1. I drove up to the Shoshone Medical Center around noon. I have become a familiar sight to several of the staff at the hospital. I'm the guy with "his little box". My little box is a mailer. Inside is a styrofoam shell that holds a vial to be filled with blood, a label for the phlebotomist to date and initial, and a plastic bag which holds the shell with the labeled vial inside and goes in the mailer, the little box. So, after I registered at the front desk, one of phlebotomists arrived in the lobby and said, "Ah! The guy with his little box! Come on! Let's go take care of this!" And she did. Now my vial of blood will take flight to Baltimore and the U of Maryland Transplantation Center will have another fresh tube of my blood on hand to test should a kidney come available to make sure the donor's kidney and my blood are compatible.

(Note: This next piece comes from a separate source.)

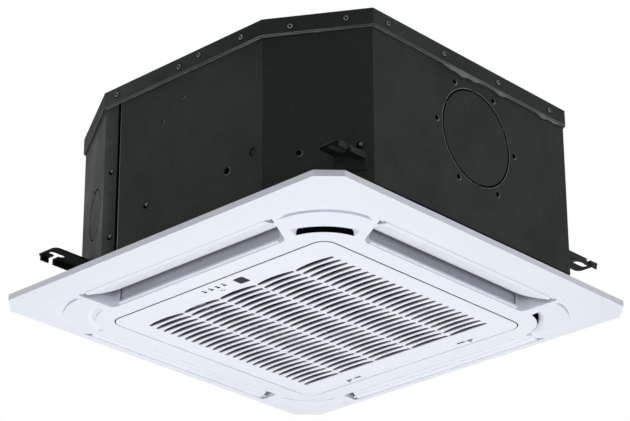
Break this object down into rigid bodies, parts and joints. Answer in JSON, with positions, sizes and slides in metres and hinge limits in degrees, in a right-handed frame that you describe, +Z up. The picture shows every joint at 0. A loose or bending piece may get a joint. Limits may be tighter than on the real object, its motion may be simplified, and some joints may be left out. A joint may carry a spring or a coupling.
{
  "type": "ceiling cassette air conditioner",
  "caption": "Compact ceiling cassette air conditioner: white square panel with a hinged slotted grille and tilting outlet vanes, under a black octagonal casing on hanger brackets.",
  "frame": {"origin": "middle of the ceiling opening, on the plane of the finished ceiling", "axes": "+Z up into the ceiling void; -Y towards the display side of the grille; +X to the right when looking along +Y"},
  "size_m": [0.647, 0.647, 0.317],
  "materials": {
    "panel_white": "satin",
    "vane_white": "satin",
    "grille_white": "satin",
    "casing_black": "satin",
    "bracket_black": "satin",
    "seal_grey": "matte",
    "liner_grey": "matte",
    "foam_black": "matte",
    "pan_foam": "matte",
    "fin_metal": "satin",
    "copper": "satin",
    "dark_plastic": "matte",
    "motor_steel": "brushed",
    "box_steel": "satin",
    "dark_window": "gloss",
    "filter_grey": "matte"
  },
  "bodies": {
    "cassette": {"panel_frame": "panel_white", "corner_cover_1": "panel_white", "corner_cover_2": "panel_white", "corner_cover_3": "panel_white", "corner_cover_4": "panel_white", "casing_shell": "casing_black", "lid": "casing_black", "hanger_bracket_1": "bracket_black", "hanger_bracket_2": "bracket_black", "hanger_bracket_3": "bracket_black", "hanger_bracket_4": "bracket_black", "lid_seal_strip": "seal_grey", "duct_liner_1": "liner_grey", "duct_liner_2": "liner_grey", "duct_liner_3": "liner_grey", "duct_liner_4": "liner_grey", "side_insulation": "foam_black", "panel_gasket": "foam_black", "corner_guide_1": "foam_black", "corner_guide_2": "foam_black", "corner_guide_3": "foam_black", "corner_guide_4": "foam_black", "drain_pan": "pan_foam", "outlet_foam": "pan_foam", "drain_spigot": "pan_foam", "evaporator_coil": "fin_metal", "tube_sheet_1": "copper", "tube_sheet_2": "copper", "gas_pipe_stub": "copper", "liquid_pipe_stub": "copper", "drain_pump": "dark_plastic", "float_switch": "dark_plastic", "bell_mouth": "dark_plastic", "louver_motor_1": "dark_plastic", "louver_motor_2": "dark_plastic", "louver_motor_3": "dark_plastic", "louver_motor_4": "dark_plastic", "fan_motor": "motor_steel", "control_box": "box_steel", "control_box_cover": "box_steel"},
    "fan": {"turbo_fan": "dark_plastic", "fan_shaft": "motor_steel", "fan_nut": "motor_steel"},
    "vane_1": {"louver_1": "vane_white"},
    "vane_2": {"louver_2": "vane_white"},
    "vane_3": {"louver_3": "vane_white"},
    "vane_4": {"louver_4": "vane_white"},
    "grille": {"intake_grille": "grille_white", "air_filter": "filter_grey", "display_module": "dark_plastic", "sensor_window": "dark_window"},
    "latch_left": {"latch_1": "grille_white"},
    "latch_right": {"latch_2": "grille_white"}
  },
  "joints": [
    {"name": "fan_spin", "type": "hinge", "parent": "cassette", "child": "fan", "pos_m": [0, 0, 0.15], "axis": [0, 0, 1], "continuous": true},
    {"name": "louver_1_tilt", "type": "hinge", "parent": "cassette", "child": "vane_1", "pos_m": [0, -0.2824, -0.0174], "axis": [1, 0, 0], "range_deg": [-31.5, 27]},
    {"name": "louver_2_tilt", "type": "hinge", "parent": "cassette", "child": "vane_2", "pos_m": [0.2824, 0, -0.0174], "axis": [0, 1, 0], "range_deg": [-31.5, 27]},
    {"name": "louver_3_tilt", "type": "hinge", "parent": "cassette", "child": "vane_3", "pos_m": [0, 0.2824, -0.0174], "axis": [-1, 0, 0], "range_deg": [-31.5, 27]},
    {"name": "louver_4_tilt", "type": "hinge", "parent": "cassette", "child": "vane_4", "pos_m": [-0.2824, 0, -0.0174], "axis": [0, -1, 0], "range_deg": [-31.5, 27]},
    {"name": "grille_hinge", "type": "hinge", "parent": "cassette", "child": "grille", "pos_m": [0, -0.186, -0.0258], "axis": [-1, 0, 0], "range_deg": [0, 90]},
    {"name": "latch_1_slide", "type": "slide", "parent": "grille", "child": "latch_left", "axis": [0, -1, 0], "range_m": [0, 0.006]},
    {"name": "latch_2_slide", "type": "slide", "parent": "grille", "child": "latch_right", "axis": [0, -1, 0], "range_m": [0, 0.006]}
  ],
  "couplings": [
    {"joint": "louver_2_tilt", "follows": "louver_1_tilt", "ratio": 1},
    {"joint": "louver_3_tilt", "follows": "louver_1_tilt", "ratio": 1},
    {"joint": "louver_4_tilt", "follows": "louver_1_tilt", "ratio": 1}
  ]
}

2. Today I finished reading Great Expectations. I shut off my Android tablet and sat and stared for several minutes. I snapped out of my trance because it was time for Maggie and Charly to eat and we had no dog food on hand. At Yoke's, I wandered the aisles, thinking about what I experienced reading this book.
Against my will, I suddenly felt a cold fear arrest my chest. It was a once familiar dread that used to grip me in graduate school: What am I going to write in the paper I've been assigned about this book?
I haven't been a graduate student for twenty-six years and haven't had a paper due on a novel I read for over thirty years. Nonetheless, that old dread returned, as if it were the inevitable consequence of finishing a novel.
I realized at Yoke's, as I strolled past cans of sardines and tuna and anchovies, that that dread was grounded in the way I never really wanted to write scholarly papers on novels or poems or plays in graduate school.
I wanted to write sermons, secular sermons, sermons appropriate for secular studies. Maybe I should use the word "lecture". Maybe I wanted to write lectures, not papers. Maybe, in my mind, a lecture is a secular sermon.
For me, the works of writers like Dickens or Shakespeare or George Eliot or Jane Austen, didn't work as sources of theoretical scholarship, but were sources of a more common wisdom and insight about what it means to be human and helped deepen my understanding of goodness, compassion, interdependence and other human virtues as well as the darker, destructive aspects of being human like coldness, selfishness, jealousy, or anger, to name a few.
As an instructor, I think I succeeded in exploring these matters with students in the classroom; I think the two lectures I gave in the Copia Lecture Series over fifteen years ago also succeeded. But when it came to writing papers for academic courses or to writing my dissertation, I never figured out how to succeed. I think a way to do this existed. I fell far short of doing so. It was my failure.
As I made my way to the dog food aisle, I thought about how, in Great Expectations, Charles Dickens examines ways that coming of age as an adult is largely a softening of the heart, of growing more and more flexible, of becoming increasingly capable of gladly communicating to the necessity of others. In Dickens' telling of his story, this softening is inseparable from disappointment, brokenness, regret, and periods, especially in Pip's life, of self-centeredness and an unwarranted sense of superiority. This softening is a kind of redemption. Pip and other broken characters' maturity, their coming into their own, is evidenced not by their worldly success, not by wealth and status, but by the blossoming of their soft and flexible natures, by their embrace of goodness, a goodness which is best understood and experienced as a social virtue, not so much as a measure of the individual.
3. I browned two chicken thighs. In the bottom of our Dutch oven, I placed sliced lemons, fresh basil leaves, and chopped red onion. I placed the thighs on top of this pile and over the top I poured a mixture of a can of coconut milk, green curry paste, fish sauce, soy sauce, and brown sugar. I had a pork stock bubbling in my crockpot and poured a cup of pork stock over this mixture. I brought the liquid to a boil, quickly turned down the heat, put on the lid, and let the chicken slowly cook for over an hour. I had some leftover rice in the refrigerator. I removed the chicken, warmed up the rice in the liquid, and soon I ate a bowl of chicken, curry sauce, and rice for dinner.